9. Governor — The bill goes to the governor to be signed into law. If the governor vetoes it, it gets sent back to the House and Senate; if the governor signs the bill it is in the enactment phase.

10. Enactment — If signed by the governor, a bill becomes law 90 days after the end of a legislative session, unless passed as emergency legislation. If a governor vetoes a law, it will take a 2/3 majority in the each of the House and Senate to override the veto to make it law.

Why is that important?

Look at all of the review, amendments and recommendations a law has to go through. It is the checks and balances of our government so that nothing passes unilaterally, without question. It’s so no singular view can dominate without due process.

Now look back at “The legislators cannot change the ‘will of the people’ it’s not fair.” To adapt, amend, review and negotiate the best implementation of a law is what we elect our legislators to do. It is equally as much the will of the people to empower our legislators to do their jobs, as it is to respect a referendum that passed.

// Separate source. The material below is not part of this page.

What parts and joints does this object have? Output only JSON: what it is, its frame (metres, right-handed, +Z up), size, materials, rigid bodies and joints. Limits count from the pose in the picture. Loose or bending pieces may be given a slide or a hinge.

Claiming that legislators cannot change a referendum bill is a false statement. Of course, they can, it’s what their position demands and it is backed by the Maine Constitution. To say that these specific bills should be passed without reasonable review, and not allowing amendments, is about the least fair thing you could do.

On April 5, hundreds of restaurant employees will be testifying in Augusta about a tip credit reinstatement bill, explaining to legislators how it will affect their livelihood. Opponents are organizing protest rallies opposing these workers and saying they can’t change the will of the people.

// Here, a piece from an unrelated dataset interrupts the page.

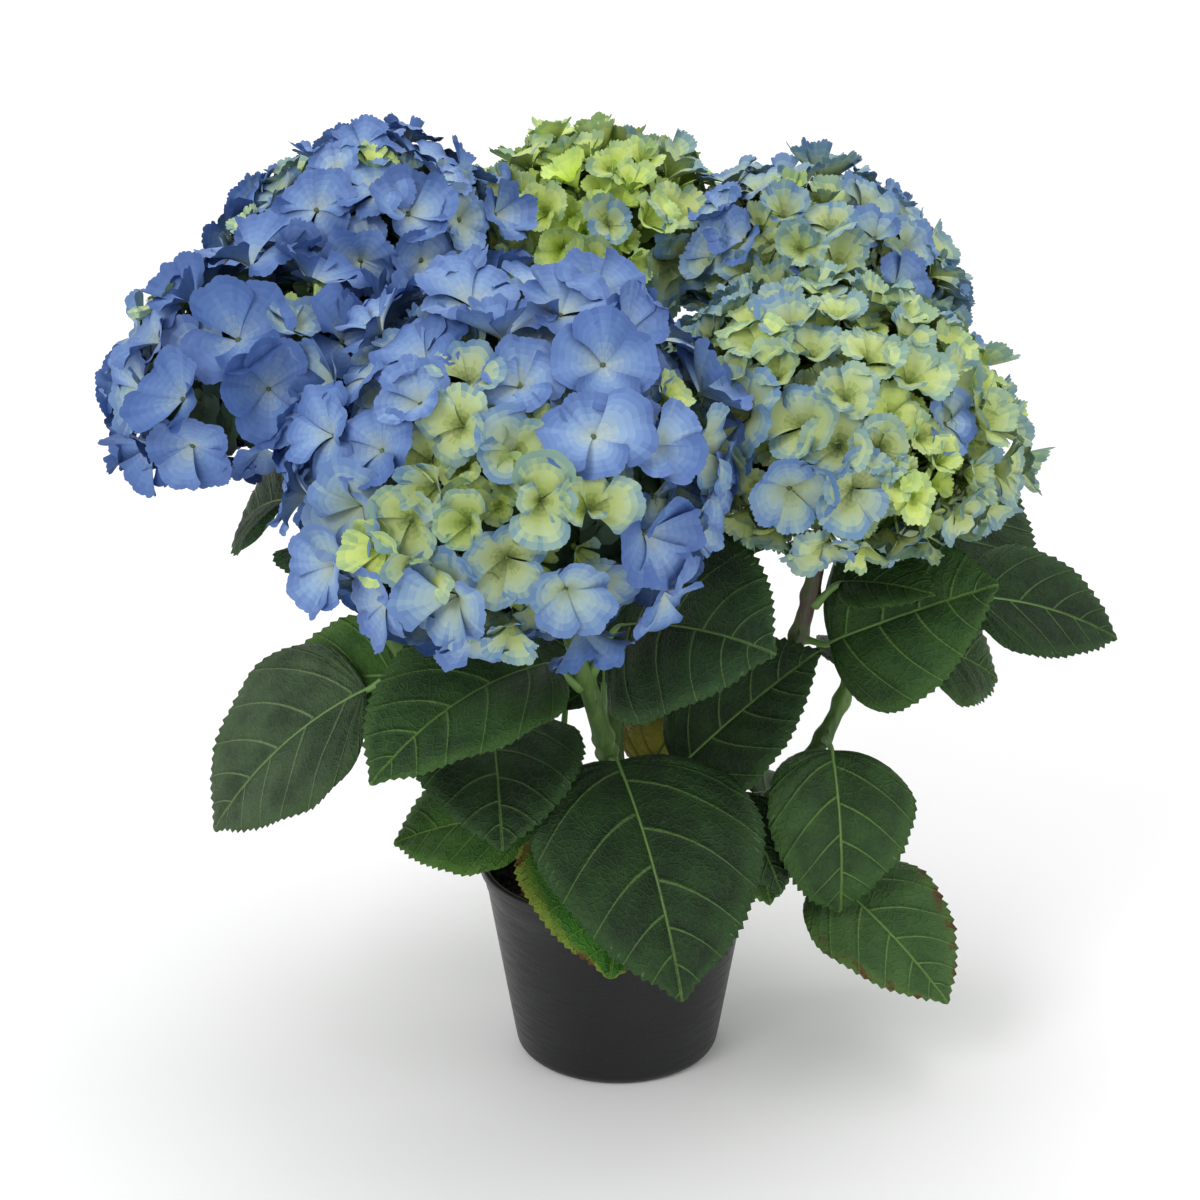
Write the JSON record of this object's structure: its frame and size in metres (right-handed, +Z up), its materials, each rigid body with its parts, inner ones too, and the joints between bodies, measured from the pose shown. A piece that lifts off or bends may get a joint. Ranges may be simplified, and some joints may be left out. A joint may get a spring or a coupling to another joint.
{
  "type": "potted hydrangea shrub",
  "caption": "Potted mophead hydrangea: tapering stems from a woody crown carry domes of blue and lime blossom over broad toothed leaves, in a round black nursery pot.",
  "frame": {"origin": "middle of the pot's flat underside", "axes": "+Z up out of the pot, -Y towards the side with the largest flower head, +X to the right of that side"},
  "size_m": [0.5432, 0.4106, 0.5029],
  "materials": {
    "pot_plastic": "satin",
    "medium": "matte",
    "old_wood": "matte",
    "stem": "satin",
    "leaf": "satin",
    "blossom_blue": "matte",
    "blossom_pale": "matte",
    "blossom_lime": "matte"
  },
  "bodies": {
    "root": {"crown": "old_wood", "flower_a": "blossom_blue", "flower_b": "blossom_blue", "flower_c": "blossom_blue", "flower_d": "blossom_lime", "flower_e": "blossom_pale", "flower_f": "blossom_pale", "growing_medium": "medium", "leaf_a1": "leaf", "leaf_a2": "leaf", "leaf_a3": "leaf", "leaf_a4": "leaf", "leaf_a5": "leaf", "leaf_b1": "leaf", "leaf_b2": "leaf", "leaf_b3": "leaf", "leaf_b4": "leaf", "leaf_b5": "leaf", "leaf_b6": "leaf", "leaf_b7": "leaf", "leaf_c1": "leaf", "leaf_c2": "leaf", "leaf_c3": "leaf", "leaf_c4": "leaf", "leaf_c5": "leaf", "leaf_c6": "leaf", "leaf_d1": "leaf", "leaf_d2": "leaf", "leaf_d3": "leaf", "leaf_d4": "leaf", "leaf_d5": "leaf", "leaf_d6": "leaf", "leaf_e1": "leaf", "leaf_e2": "leaf", "leaf_e3": "leaf", "leaf_e4": "leaf", "leaf_e5": "leaf", "leaf_e6": "leaf", "leaf_e7": "leaf", "leaf_e8": "leaf", "leaf_e9": "leaf", "leaf_f1": "leaf", "leaf_f2": "leaf", "leaf_f3": "leaf", "leaf_f4": "leaf", "leaf_f5": "leaf", "pot": "pot_plastic", "stem_a": "stem", "stem_b": "stem", "stem_c": "stem", "stem_d": "stem", "stem_e": "stem", "stem_f": "stem"}
  },
  "joints": []
}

I wish these brave restaurant workers of Maine all the luck in convincing these legislators of the truth of how this referendum decision has impacted them and I hope that the legislators will give these workers an honest ear.

Lastly, you really have to question the motives of any group who is protesting against hard-working Maine employees who are just trying to talk with their legislators about how a law change is affecting their specific industry — are they really supporting the workers by protesting against them?